Disclaimer: This article is for informational purposes only and does not constitute investment advice.
FAQ
Q: What practical hedges reduce exposure to Strait of Hormuz disruptions?
A: Practical mitigants are operational and contractual rather than purely financial. Short-term measures include securing spot tonnage early, diversifying charterers and pre-booking FSRU capacity; longer-term structural hedges include contracting additional regasification capacity, expanding domestic storage, and negotiating destination-flexible contracts. These steps shorten the time-to-delivery for replacement volumes and reduce reliance on a single route. Historical experience shows that nations with greater storage and flexible offtake arrangements experience smaller price pass-through during chokepoint incidents.
Q: How have markets reacted historically to chokepoint risks in hydrocarbons?
A: Historically, oil-flow disruptions through Hormuz or other chokepoints have translated into immediate freight and price volatility, with Brent and regional crude differentials widening within days.
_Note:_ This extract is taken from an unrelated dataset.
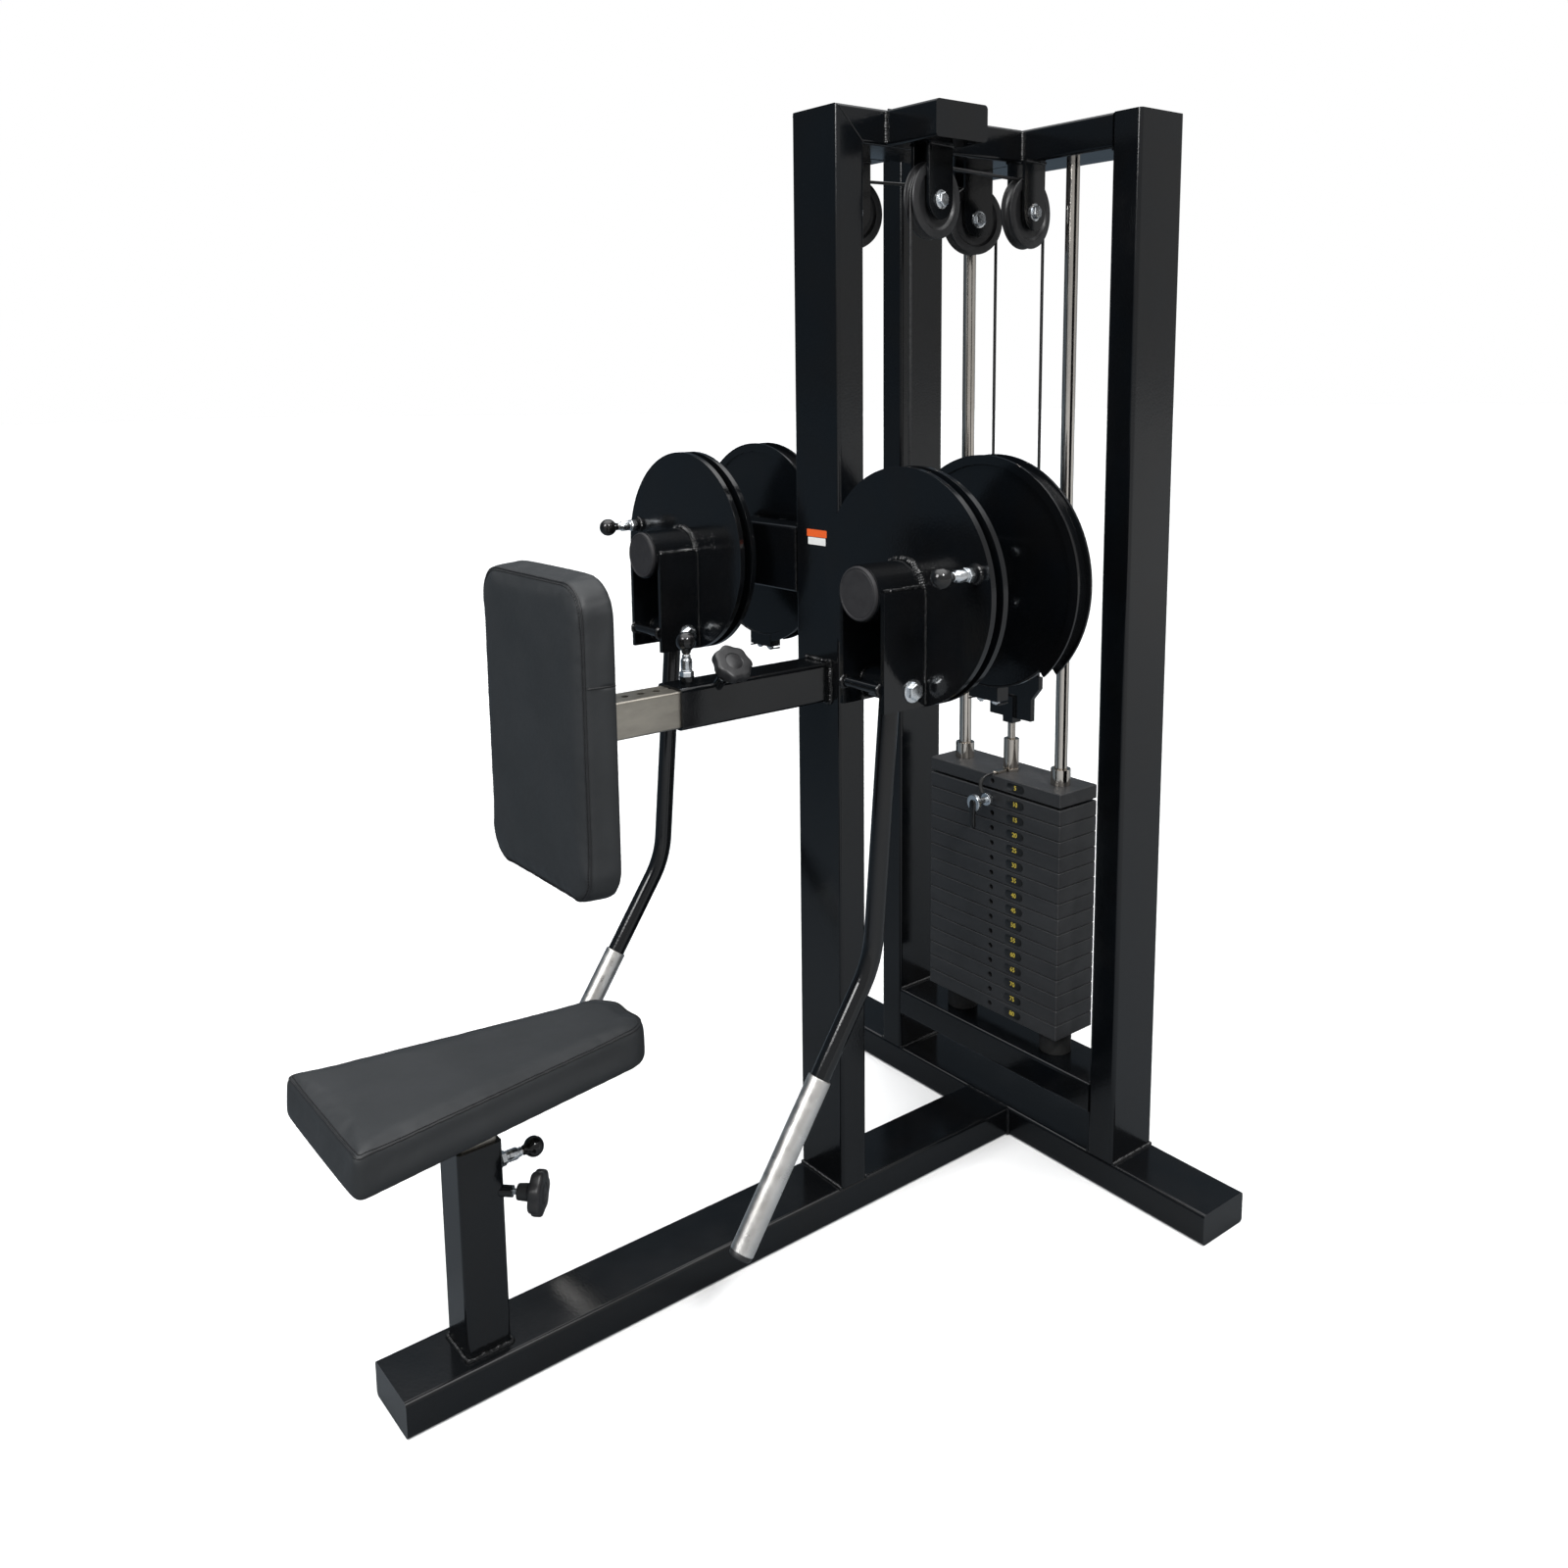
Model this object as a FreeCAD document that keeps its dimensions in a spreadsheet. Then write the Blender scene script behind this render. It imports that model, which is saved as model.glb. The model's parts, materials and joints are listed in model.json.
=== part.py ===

LNG’s seasonality produces different dynamics: price spikes can be sharper in winter due to heating demand but may erode faster if spot arbitrage and storage absorb supply shocks. The key difference for LNG is the interplay between shipping duration, vessel availability and regas capacity — factors that can either amplify or dampen initial price impulses. For comparative frameworks and scenario parameters, see our modeling note on commodity-route shocks topic.
Q: Could demand-side responses mitigate the price impact of a supply disruption?
A: Demand elasticity for gas depends on end-use and season. Power-generation gas can be substituted with coal or fuel oil in some regions, but at higher emissions and cost; industrial and residential users have limited short-term substitution. In practice, demand response and fuel-switching provide partial mitigation, particularly in markets with dispatchable thermal alternatives, but they often come with policy and regulatory friction. Consequently, market-model scenarios should include both supply rerouting capacity and the realistic short-term elasticity of demand by region.